* Task objective
Reproduce the listing below without any change.

### Provided data ###

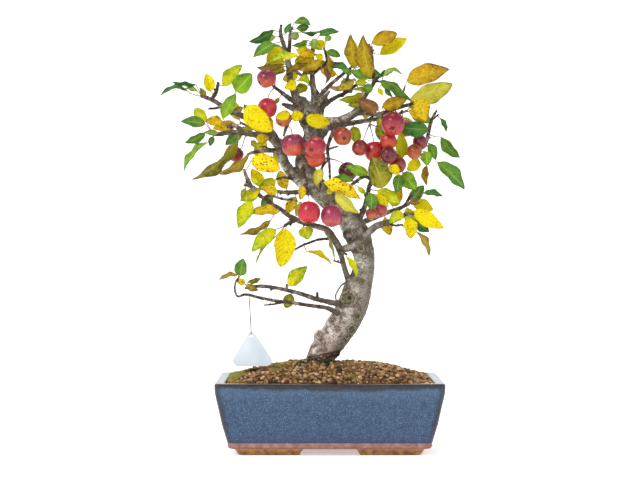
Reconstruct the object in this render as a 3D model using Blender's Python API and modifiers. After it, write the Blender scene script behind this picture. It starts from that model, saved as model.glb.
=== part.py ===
"""Crabapple bonsai: a tree with autumn leaves and small apples in a glazed rectangular pot.

Every table is in millimetres. A place is given as it shows from the front, x to the right and z up on
the upright plane through the trunk, with its depth y as a third number, away from the viewer.
"""
import math
import random

import bmesh
import bpy
from mathutils import Matrix, Vector

MM = 0.001
GAP = 0.3
SEED = 7

# The eye that the front view is drawn for, measured from the middle of the pot on the table.
EYE_X = -18.1
EYE_Z = 227.0
EYE_DISTANCE = 1985.0

# Pot
POT_WIDTH = 240.0
POT_DEPTH = 170.0
POT_HEIGHT = 76.5
FOOT_HEIGHT = 7.0
FLOOR_TOP = 15.0
CORNER_RADIUS = 6.0
# Outer wall from the rim down: how far it is set in from the rim, and its height.
OUTER_WALL = [(1.2, 76.5), (0.0, 74.8), (0.4, 66.5), (3.2, 53.0), (7.4, 33.0), (13.0, 13.6), (13.8, 9.1),
              (17.5, 7.0)]
INNER_WALL_TOP = (10.5, 75.0)
INNER_WALL_BOTTOM = (20.5, 16.5)
FOOT_OUTER_TOP = 19.5
FOOT_OUTER_BOTTOM = 24.0
FOOT_WIDTH = 9.0
FRONT_ARCH_HALF = 28.0
SIDE_ARCH_HALF = 22.0
ARCH_SLANT = 5.0
ARCH_BITE = 0.2
DRAIN_HOLE_X = 60.0
DRAIN_HOLE_RADIUS = 9.0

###

* Solution
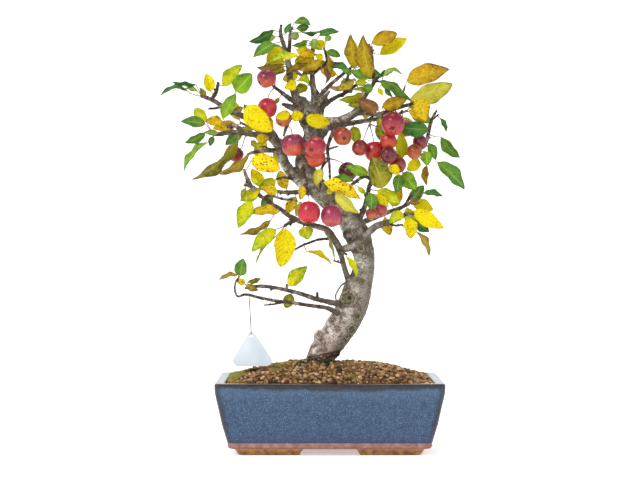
Reconstruct the object in this render as a 3D model using Blender's Python API and modifiers. After it, write the Blender scene script behind this picture. It starts from that model, saved as model.glb.
=== part.py ===
"""Crabapple bonsai: a tree with autumn leaves and small apples in a glazed rectangular pot.

Every table is in millimetres. A place is given as it shows from the front, x to the right and z up on
the upright plane through the trunk, with its depth y as a third number, away from the viewer.
"""
import math
import random

import bmesh
import bpy
from mathutils import Matrix, Vector

MM = 0.001
GAP = 0.3
SEED = 7

# The eye that the front view is drawn for, measured from the middle of the pot on the table.
EYE_X = -18.1
EYE_Z = 227.0
EYE_DISTANCE = 1985.0

# Pot
POT_WIDTH = 240.0
POT_DEPTH = 170.0
POT_HEIGHT = 76.5
FOOT_HEIGHT = 7.0
FLOOR_TOP = 15.0
CORNER_RADIUS = 6.0
# Outer wall from the rim down: how far it is set in from the rim, and its height.
OUTER_WALL = [(1.2, 76.5), (0.0, 74.8), (0.4, 66.5), (3.2, 53.0), (7.4, 33.0), (13.0, 13.6), (13.8, 9.1),
              (17.5, 7.0)]
INNER_WALL_TOP = (10.5, 75.0)
INNER_WALL_BOTTOM = (20.5, 16.5)
FOOT_OUTER_TOP = 19.5
FOOT_OUTER_BOTTOM = 24.0
FOOT_WIDTH = 9.0
FRONT_ARCH_HALF = 28.0
SIDE_ARCH_HALF = 22.0
ARCH_SLANT = 5.0
ARCH_BITE = 0.2
DRAIN_HOLE_X = 60.0
DRAIN_HOLE_RADIUS = 9.0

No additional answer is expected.